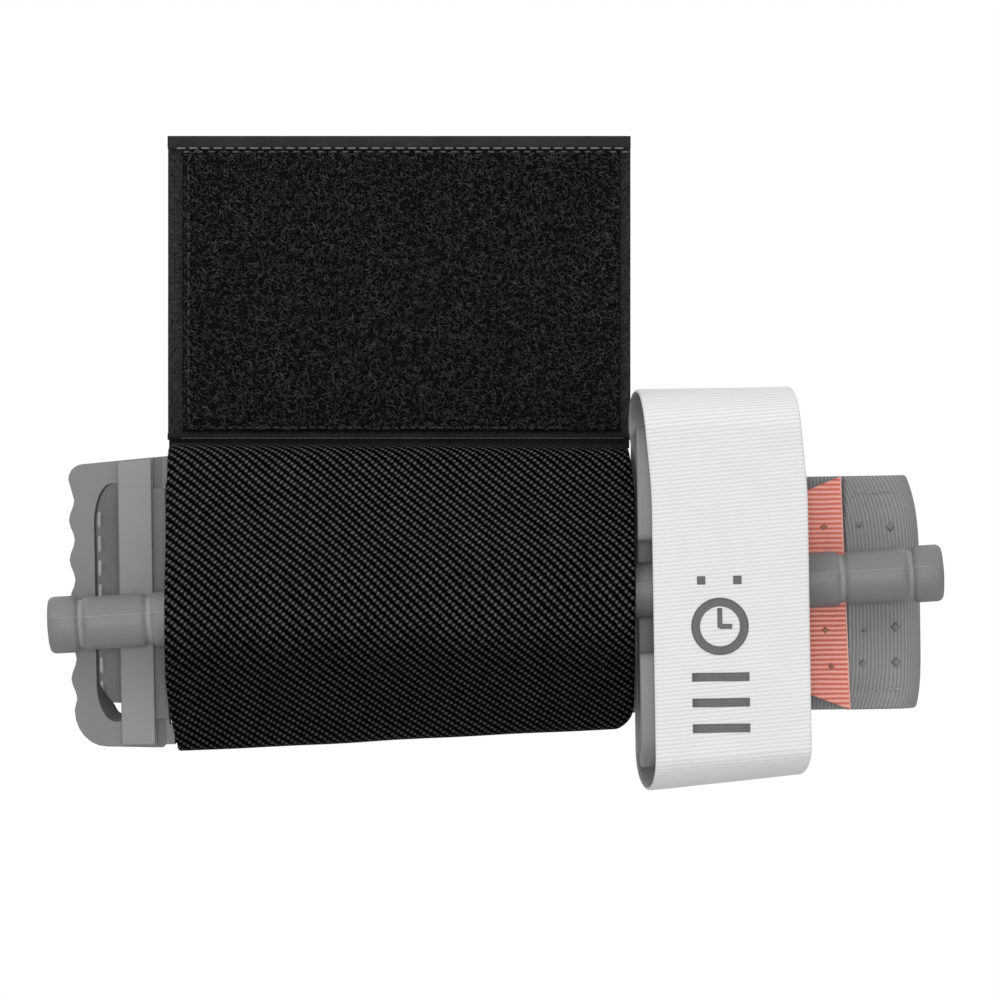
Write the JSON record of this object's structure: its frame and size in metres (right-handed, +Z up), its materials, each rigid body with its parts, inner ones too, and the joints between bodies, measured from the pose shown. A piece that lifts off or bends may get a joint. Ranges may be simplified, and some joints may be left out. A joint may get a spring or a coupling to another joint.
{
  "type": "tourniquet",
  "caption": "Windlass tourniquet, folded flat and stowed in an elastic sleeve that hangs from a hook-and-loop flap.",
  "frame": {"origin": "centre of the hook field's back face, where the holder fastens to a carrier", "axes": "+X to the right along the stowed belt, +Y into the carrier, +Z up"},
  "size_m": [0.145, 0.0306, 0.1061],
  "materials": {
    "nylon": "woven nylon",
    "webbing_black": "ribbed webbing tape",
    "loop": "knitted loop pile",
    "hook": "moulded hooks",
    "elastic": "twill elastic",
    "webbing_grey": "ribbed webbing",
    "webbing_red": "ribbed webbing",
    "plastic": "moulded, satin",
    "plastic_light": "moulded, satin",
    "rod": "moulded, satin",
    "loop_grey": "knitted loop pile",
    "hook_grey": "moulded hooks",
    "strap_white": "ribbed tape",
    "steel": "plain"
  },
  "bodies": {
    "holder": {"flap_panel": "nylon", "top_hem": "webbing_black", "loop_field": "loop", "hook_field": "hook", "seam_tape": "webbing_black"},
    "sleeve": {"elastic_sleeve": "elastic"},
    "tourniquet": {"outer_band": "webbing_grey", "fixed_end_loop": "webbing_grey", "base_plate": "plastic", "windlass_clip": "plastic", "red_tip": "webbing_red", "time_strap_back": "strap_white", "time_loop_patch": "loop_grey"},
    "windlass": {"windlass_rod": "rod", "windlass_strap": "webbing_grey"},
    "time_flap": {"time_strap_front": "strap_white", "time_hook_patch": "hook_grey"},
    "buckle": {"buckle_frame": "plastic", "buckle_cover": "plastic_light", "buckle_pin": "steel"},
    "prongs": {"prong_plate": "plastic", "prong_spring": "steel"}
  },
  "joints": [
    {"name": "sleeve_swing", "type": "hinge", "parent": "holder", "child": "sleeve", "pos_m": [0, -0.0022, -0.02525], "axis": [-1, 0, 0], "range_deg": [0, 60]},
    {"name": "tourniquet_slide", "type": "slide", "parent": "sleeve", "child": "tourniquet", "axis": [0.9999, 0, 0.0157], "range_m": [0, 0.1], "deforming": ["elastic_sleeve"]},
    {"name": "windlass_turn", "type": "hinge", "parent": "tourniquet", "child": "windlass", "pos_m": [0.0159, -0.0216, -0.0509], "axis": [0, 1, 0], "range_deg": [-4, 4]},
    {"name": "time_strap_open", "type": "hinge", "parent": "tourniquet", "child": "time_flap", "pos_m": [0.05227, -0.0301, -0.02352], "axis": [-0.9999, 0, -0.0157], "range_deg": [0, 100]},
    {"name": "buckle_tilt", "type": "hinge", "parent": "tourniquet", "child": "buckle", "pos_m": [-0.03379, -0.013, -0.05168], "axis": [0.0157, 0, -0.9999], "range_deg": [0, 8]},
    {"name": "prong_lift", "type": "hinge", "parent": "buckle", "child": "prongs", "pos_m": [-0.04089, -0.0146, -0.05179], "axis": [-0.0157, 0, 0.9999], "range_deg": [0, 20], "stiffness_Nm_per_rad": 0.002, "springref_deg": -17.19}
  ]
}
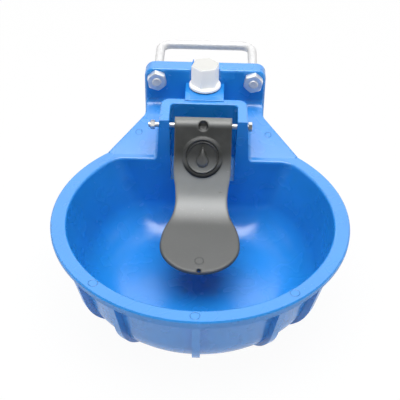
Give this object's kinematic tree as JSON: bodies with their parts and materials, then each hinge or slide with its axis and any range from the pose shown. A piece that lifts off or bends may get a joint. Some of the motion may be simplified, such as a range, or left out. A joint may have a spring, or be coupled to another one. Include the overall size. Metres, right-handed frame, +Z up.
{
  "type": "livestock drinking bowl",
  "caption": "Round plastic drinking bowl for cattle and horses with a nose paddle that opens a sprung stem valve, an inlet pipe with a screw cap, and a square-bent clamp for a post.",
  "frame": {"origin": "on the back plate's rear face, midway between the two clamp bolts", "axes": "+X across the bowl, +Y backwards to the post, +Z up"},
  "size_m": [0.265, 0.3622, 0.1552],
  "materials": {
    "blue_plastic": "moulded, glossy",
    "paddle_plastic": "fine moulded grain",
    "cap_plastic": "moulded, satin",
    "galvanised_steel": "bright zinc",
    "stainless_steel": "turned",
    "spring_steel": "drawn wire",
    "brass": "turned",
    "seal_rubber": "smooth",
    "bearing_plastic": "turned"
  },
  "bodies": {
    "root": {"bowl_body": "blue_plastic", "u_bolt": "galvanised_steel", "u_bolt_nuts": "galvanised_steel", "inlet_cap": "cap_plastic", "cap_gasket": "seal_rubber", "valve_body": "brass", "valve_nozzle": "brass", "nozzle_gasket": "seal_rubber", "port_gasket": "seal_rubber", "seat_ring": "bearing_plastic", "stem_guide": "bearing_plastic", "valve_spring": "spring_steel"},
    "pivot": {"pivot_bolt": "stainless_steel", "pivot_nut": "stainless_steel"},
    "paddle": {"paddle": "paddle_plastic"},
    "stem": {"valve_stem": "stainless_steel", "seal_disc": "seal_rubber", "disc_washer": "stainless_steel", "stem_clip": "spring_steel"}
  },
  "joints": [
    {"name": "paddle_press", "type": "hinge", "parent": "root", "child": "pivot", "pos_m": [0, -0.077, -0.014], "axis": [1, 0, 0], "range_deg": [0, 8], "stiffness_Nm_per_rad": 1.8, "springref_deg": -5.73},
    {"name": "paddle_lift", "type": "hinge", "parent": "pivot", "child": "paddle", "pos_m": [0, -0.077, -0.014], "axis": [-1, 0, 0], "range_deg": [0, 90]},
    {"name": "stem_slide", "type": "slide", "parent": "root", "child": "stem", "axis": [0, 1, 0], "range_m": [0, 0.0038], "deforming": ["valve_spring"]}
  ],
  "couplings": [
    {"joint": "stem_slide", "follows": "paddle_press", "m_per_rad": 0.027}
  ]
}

____________________

**OBJECTIVE**
The records above must be repeated exactly, every one of them.

**EXERCISE ANSWER**
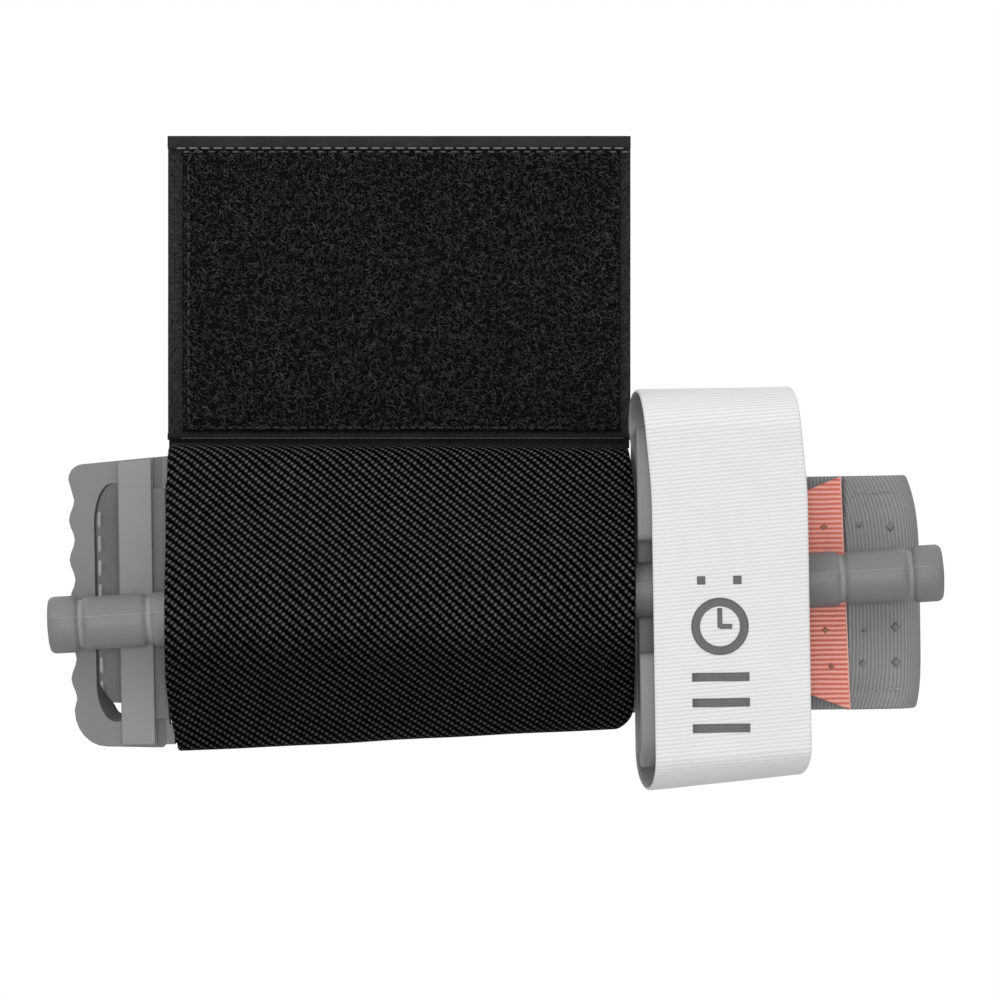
Write the JSON record of this object's structure: its frame and size in metres (right-handed, +Z up), its materials, each rigid body with its parts, inner ones too, and the joints between bodies, measured from the pose shown. A piece that lifts off or bends may get a joint. Ranges may be simplified, and some joints may be left out. A joint may get a spring or a coupling to another joint.
{
  "type": "tourniquet",
  "caption": "Windlass tourniquet, folded flat and stowed in an elastic sleeve that hangs from a hook-and-loop flap.",
  "frame": {"origin": "centre of the hook field's back face, where the holder fastens to a carrier", "axes": "+X to the right along the stowed belt, +Y into the carrier, +Z up"},
  "size_m": [0.145, 0.0306, 0.1061],
  "materials": {
    "nylon": "woven nylon",
    "webbing_black": "ribbed webbing tape",
    "loop": "knitted loop pile",
    "hook": "moulded hooks",
    "elastic": "twill elastic",
    "webbing_grey": "ribbed webbing",
    "webbing_red": "ribbed webbing",
    "plastic": "moulded, satin",
    "plastic_light": "moulded, satin",
    "rod": "moulded, satin",
    "loop_grey": "knitted loop pile",
    "hook_grey": "moulded hooks",
    "strap_white": "ribbed tape",
    "steel": "plain"
  },
  "bodies": {
    "holder": {"flap_panel": "nylon", "top_hem": "webbing_black", "loop_field": "loop", "hook_field": "hook", "seam_tape": "webbing_black"},
    "sleeve": {"elastic_sleeve": "elastic"},
    "tourniquet": {"outer_band": "webbing_grey", "fixed_end_loop": "webbing_grey", "base_plate": "plastic", "windlass_clip": "plastic", "red_tip": "webbing_red", "time_strap_back": "strap_white", "time_loop_patch": "loop_grey"},
    "windlass": {"windlass_rod": "rod", "windlass_strap": "webbing_grey"},
    "time_flap": {"time_strap_front": "strap_white", "time_hook_patch": "hook_grey"},
    "buckle": {"buckle_frame": "plastic", "buckle_cover": "plastic_light", "buckle_pin": "steel"},
    "prongs": {"prong_plate": "plastic", "prong_spring": "steel"}
  },
  "joints": [
    {"name": "sleeve_swing", "type": "hinge", "parent": "holder", "child": "sleeve", "pos_m": [0, -0.0022, -0.02525], "axis": [-1, 0, 0], "range_deg": [0, 60]},
    {"name": "tourniquet_slide", "type": "slide", "parent": "sleeve", "child": "tourniquet", "axis": [0.9999, 0, 0.0157], "range_m": [0, 0.1], "deforming": ["elastic_sleeve"]},
    {"name": "windlass_turn", "type": "hinge", "parent": "tourniquet", "child": "windlass", "pos_m": [0.0159, -0.0216, -0.0509], "axis": [0, 1, 0], "range_deg": [-4, 4]},
    {"name": "time_strap_open", "type": "hinge", "parent": "tourniquet", "child": "time_flap", "pos_m": [0.05227, -0.0301, -0.02352], "axis": [-0.9999, 0, -0.0157], "range_deg": [0, 100]},
    {"name": "buckle_tilt", "type": "hinge", "parent": "tourniquet", "child": "buckle", "pos_m": [-0.03379, -0.013, -0.05168], "axis": [0.0157, 0, -0.9999], "range_deg": [0, 8]},
    {"name": "prong_lift", "type": "hinge", "parent": "buckle", "child": "prongs", "pos_m": [-0.04089, -0.0146, -0.05179], "axis": [-0.0157, 0, 0.9999], "range_deg": [0, 20], "stiffness_Nm_per_rad": 0.002, "springref_deg": -17.19}
  ]
}
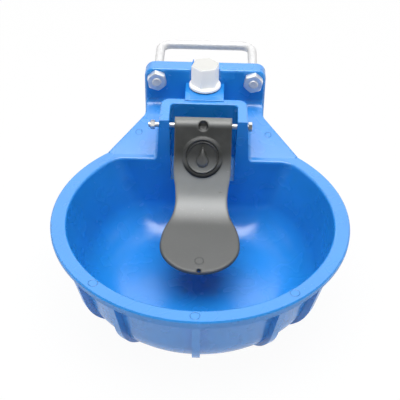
Give this object's kinematic tree as JSON: bodies with their parts and materials, then each hinge or slide with its axis and any range from the pose shown. A piece that lifts off or bends may get a joint. Some of the motion may be simplified, such as a range, or left out. A joint may have a spring, or be coupled to another one. Include the overall size. Metres, right-handed frame, +Z up.
{
  "type": "livestock drinking bowl",
  "caption": "Round plastic drinking bowl for cattle and horses with a nose paddle that opens a sprung stem valve, an inlet pipe with a screw cap, and a square-bent clamp for a post.",
  "frame": {"origin": "on the back plate's rear face, midway between the two clamp bolts", "axes": "+X across the bowl, +Y backwards to the post, +Z up"},
  "size_m": [0.265, 0.3622, 0.1552],
  "materials": {
    "blue_plastic": "moulded, glossy",
    "paddle_plastic": "fine moulded grain",
    "cap_plastic": "moulded, satin",
    "galvanised_steel": "bright zinc",
    "stainless_steel": "turned",
    "spring_steel": "drawn wire",
    "brass": "turned",
    "seal_rubber": "smooth",
    "bearing_plastic": "turned"
  },
  "bodies": {
    "root": {"bowl_body": "blue_plastic", "u_bolt": "galvanised_steel", "u_bolt_nuts": "galvanised_steel", "inlet_cap": "cap_plastic", "cap_gasket": "seal_rubber", "valve_body": "brass", "valve_nozzle": "brass", "nozzle_gasket": "seal_rubber", "port_gasket": "seal_rubber", "seat_ring": "bearing_plastic", "stem_guide": "bearing_plastic", "valve_spring": "spring_steel"},
    "pivot": {"pivot_bolt": "stainless_steel", "pivot_nut": "stainless_steel"},
    "paddle": {"paddle": "paddle_plastic"},
    "stem": {"valve_stem": "stainless_steel", "seal_disc": "seal_rubber", "disc_washer": "stainless_steel", "stem_clip": "spring_steel"}
  },
  "joints": [
    {"name": "paddle_press", "type": "hinge", "parent": "root", "child": "pivot", "pos_m": [0, -0.077, -0.014], "axis": [1, 0, 0], "range_deg": [0, 8], "stiffness_Nm_per_rad": 1.8, "springref_deg": -5.73},
    {"name": "paddle_lift", "type": "hinge", "parent": "pivot", "child": "paddle", "pos_m": [0, -0.077, -0.014], "axis": [-1, 0, 0], "range_deg": [0, 90]},
    {"name": "stem_slide", "type": "slide", "parent": "root", "child": "stem", "axis": [0, 1, 0], "range_m": [0, 0.0038], "deforming": ["valve_spring"]}
  ],
  "couplings": [
    {"joint": "stem_slide", "follows": "paddle_press", "m_per_rad": 0.027}
  ]
}